EMA Is Not All You Need: Mapping the Boundary Between Structure and Content in Recurrent Context
This work clarifies fundamental boundaries in recurrent models for researchers, identifying irreversible information loss in fixed-coefficient methods as a key bottleneck.
The paper investigates the limitations of exponential moving average (EMA) traces in sequence modeling, showing they achieve 96% of a supervised BiGRU's performance on grammatical role assignment without labels but cause an 8x increase in perplexity to 260 on C4 compared to GPT-2 in language modeling, highlighting their inability to preserve token identity.

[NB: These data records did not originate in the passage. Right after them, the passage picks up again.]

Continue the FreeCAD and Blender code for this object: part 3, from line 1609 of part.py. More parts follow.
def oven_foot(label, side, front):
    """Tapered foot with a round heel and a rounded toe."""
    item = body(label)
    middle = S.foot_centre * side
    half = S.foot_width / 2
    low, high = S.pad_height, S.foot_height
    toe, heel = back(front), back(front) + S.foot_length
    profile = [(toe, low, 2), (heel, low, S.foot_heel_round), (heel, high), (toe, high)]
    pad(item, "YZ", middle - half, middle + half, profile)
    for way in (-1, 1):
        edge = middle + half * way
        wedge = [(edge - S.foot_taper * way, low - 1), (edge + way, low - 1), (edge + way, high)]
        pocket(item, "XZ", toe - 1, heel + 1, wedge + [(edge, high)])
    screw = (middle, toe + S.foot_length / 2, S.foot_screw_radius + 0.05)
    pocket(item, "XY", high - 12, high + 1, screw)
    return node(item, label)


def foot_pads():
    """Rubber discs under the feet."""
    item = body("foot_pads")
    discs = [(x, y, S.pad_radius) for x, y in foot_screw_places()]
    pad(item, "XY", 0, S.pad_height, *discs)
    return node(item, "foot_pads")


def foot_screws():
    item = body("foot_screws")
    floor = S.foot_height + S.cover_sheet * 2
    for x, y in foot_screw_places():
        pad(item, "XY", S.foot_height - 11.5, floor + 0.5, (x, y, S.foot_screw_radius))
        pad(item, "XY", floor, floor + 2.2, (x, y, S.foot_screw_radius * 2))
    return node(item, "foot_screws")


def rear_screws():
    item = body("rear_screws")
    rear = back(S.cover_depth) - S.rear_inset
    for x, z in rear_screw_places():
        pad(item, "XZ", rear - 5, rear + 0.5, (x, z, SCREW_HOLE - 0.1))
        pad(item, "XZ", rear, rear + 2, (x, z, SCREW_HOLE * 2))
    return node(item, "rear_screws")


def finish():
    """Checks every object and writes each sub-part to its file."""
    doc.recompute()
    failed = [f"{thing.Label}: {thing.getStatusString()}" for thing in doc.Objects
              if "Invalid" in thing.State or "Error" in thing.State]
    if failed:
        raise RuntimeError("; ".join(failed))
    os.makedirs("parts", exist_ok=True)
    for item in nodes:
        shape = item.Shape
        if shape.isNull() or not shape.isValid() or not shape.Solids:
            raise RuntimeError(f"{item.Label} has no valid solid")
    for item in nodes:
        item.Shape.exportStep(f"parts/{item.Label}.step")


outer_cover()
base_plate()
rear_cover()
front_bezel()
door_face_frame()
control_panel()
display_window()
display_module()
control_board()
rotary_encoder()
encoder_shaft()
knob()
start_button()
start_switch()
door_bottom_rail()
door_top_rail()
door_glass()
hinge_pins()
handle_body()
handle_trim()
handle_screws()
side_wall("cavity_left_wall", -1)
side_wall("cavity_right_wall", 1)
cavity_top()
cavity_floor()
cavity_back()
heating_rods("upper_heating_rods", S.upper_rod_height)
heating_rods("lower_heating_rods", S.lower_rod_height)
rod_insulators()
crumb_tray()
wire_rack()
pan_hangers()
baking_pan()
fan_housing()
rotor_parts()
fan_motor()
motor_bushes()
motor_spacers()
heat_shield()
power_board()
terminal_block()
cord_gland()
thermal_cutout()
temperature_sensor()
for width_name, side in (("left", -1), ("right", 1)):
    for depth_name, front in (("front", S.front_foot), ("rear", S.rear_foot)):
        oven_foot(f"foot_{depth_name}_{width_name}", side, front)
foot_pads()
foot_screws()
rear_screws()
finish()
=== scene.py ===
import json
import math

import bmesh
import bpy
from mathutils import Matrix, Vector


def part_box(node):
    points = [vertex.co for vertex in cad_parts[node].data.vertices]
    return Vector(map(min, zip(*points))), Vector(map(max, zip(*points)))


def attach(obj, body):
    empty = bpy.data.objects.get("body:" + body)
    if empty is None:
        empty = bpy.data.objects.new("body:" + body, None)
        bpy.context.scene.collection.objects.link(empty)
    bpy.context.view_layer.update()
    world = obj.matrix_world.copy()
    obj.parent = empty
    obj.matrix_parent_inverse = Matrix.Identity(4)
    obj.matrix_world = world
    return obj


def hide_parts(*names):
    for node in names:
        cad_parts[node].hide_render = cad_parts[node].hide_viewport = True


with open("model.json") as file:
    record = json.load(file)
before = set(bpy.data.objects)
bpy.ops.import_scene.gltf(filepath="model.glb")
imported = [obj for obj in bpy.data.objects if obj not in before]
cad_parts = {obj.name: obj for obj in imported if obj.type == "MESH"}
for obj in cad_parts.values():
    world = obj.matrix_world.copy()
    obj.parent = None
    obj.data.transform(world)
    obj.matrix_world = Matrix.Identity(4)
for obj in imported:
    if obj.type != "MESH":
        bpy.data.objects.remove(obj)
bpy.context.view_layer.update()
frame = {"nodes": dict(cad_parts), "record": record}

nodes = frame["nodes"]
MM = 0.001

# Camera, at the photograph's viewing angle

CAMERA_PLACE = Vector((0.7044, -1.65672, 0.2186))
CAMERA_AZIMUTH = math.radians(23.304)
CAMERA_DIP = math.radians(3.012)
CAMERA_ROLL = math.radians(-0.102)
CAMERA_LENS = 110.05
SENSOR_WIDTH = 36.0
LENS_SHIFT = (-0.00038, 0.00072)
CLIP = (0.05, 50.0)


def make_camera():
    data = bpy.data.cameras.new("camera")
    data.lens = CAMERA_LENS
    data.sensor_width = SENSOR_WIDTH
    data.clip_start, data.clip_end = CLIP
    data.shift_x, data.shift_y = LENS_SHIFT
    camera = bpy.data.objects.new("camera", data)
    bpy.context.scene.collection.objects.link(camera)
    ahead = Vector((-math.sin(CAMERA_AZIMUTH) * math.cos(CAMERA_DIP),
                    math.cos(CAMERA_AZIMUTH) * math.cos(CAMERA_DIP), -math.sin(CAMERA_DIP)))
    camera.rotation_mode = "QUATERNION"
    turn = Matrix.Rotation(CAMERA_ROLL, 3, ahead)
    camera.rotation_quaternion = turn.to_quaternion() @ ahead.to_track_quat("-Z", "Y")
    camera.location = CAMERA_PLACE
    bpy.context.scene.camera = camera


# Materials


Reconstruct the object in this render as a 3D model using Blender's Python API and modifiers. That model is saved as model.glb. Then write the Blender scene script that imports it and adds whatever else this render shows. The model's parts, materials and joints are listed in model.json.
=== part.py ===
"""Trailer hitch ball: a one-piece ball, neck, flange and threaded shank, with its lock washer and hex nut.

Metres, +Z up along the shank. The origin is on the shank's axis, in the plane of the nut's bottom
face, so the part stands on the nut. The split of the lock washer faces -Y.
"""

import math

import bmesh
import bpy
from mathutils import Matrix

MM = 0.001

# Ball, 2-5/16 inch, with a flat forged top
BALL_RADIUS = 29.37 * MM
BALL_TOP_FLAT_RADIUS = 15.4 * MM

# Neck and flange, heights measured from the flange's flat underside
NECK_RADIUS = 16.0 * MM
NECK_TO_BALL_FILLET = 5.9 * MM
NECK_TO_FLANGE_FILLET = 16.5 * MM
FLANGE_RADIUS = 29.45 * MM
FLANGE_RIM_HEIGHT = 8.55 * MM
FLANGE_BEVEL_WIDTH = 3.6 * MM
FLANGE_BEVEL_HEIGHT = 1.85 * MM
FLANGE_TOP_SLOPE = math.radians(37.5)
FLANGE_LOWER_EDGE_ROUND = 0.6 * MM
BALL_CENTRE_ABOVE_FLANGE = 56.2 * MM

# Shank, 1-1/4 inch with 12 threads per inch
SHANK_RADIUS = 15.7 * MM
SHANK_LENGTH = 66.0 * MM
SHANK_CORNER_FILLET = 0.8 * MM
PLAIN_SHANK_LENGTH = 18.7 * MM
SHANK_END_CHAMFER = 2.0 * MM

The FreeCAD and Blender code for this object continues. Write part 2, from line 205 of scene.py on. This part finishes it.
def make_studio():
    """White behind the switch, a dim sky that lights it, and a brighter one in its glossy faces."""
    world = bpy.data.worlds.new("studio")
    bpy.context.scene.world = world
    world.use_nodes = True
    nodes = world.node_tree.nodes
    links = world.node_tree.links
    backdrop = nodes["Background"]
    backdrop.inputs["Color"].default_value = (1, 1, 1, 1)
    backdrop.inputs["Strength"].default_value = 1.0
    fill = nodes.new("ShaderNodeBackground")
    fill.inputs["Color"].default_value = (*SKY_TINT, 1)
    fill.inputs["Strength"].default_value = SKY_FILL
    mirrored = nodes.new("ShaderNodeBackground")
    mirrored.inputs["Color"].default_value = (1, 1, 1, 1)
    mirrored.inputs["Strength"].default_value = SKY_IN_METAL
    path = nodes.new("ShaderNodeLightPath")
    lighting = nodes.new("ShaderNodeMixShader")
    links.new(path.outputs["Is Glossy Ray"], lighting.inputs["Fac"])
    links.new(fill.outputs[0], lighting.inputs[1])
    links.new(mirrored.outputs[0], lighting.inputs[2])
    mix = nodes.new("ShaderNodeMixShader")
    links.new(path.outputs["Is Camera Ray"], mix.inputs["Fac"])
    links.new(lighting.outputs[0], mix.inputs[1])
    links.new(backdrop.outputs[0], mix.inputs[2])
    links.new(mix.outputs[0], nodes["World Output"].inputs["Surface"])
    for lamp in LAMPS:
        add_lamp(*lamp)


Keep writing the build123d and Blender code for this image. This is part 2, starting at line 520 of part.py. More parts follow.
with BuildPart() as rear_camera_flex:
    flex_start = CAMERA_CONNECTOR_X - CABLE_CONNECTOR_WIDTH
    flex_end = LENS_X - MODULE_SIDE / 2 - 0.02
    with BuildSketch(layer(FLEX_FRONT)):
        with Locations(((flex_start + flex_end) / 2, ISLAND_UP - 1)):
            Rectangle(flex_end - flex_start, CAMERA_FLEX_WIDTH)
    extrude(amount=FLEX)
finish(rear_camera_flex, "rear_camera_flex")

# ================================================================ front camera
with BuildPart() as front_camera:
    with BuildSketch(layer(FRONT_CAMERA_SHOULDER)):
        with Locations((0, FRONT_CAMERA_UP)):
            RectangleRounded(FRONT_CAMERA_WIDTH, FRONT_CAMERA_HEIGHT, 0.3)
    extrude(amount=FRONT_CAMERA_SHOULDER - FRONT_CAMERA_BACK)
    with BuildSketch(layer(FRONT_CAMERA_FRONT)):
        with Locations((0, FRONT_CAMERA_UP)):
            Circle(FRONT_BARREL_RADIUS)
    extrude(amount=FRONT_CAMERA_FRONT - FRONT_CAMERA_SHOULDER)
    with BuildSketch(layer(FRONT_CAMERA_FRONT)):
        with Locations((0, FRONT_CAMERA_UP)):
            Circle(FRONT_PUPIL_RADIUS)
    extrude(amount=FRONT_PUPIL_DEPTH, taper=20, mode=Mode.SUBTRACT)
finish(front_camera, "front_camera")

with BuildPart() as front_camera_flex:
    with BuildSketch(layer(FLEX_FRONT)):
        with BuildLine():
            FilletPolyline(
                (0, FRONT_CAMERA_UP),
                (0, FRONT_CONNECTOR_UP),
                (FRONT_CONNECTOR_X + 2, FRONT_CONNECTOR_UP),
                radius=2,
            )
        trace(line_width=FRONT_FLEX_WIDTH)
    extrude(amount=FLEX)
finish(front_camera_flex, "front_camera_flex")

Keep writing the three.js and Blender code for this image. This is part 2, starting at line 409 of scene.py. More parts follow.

What exactly do efficient sequence models gain over simple temporal averaging? We use exponential moving average (EMA) traces, the simplest recurrent context (no gating, no content-based retrieval), as a controlled probe to map the boundary between what fixed-coefficient accumulation can and cannot represent. EMA traces encode temporal structure: a Hebbian architecture with multi-timescale traces achieves 96% of a supervised BiGRU on grammatical role assignment with zero labels, surpassing the supervised model on structure-dependent roles. EMA traces destroy token identity: a 130M-parameter language model using only EMA context reaches C4 perplexity 260 (8x GPT-2), and a predictor ablation (replacing the linear predictor with full softmax attention) yields identical loss, localizing the entire gap to the traces. The traces apply lossy, data-independent compression; by the data processing inequality, no downstream predictor can recover the discarded information. Fixed-coefficient accumulation, whether across time or depth, suffers irreversible information dilution that only learned, input-dependent selection can resolve.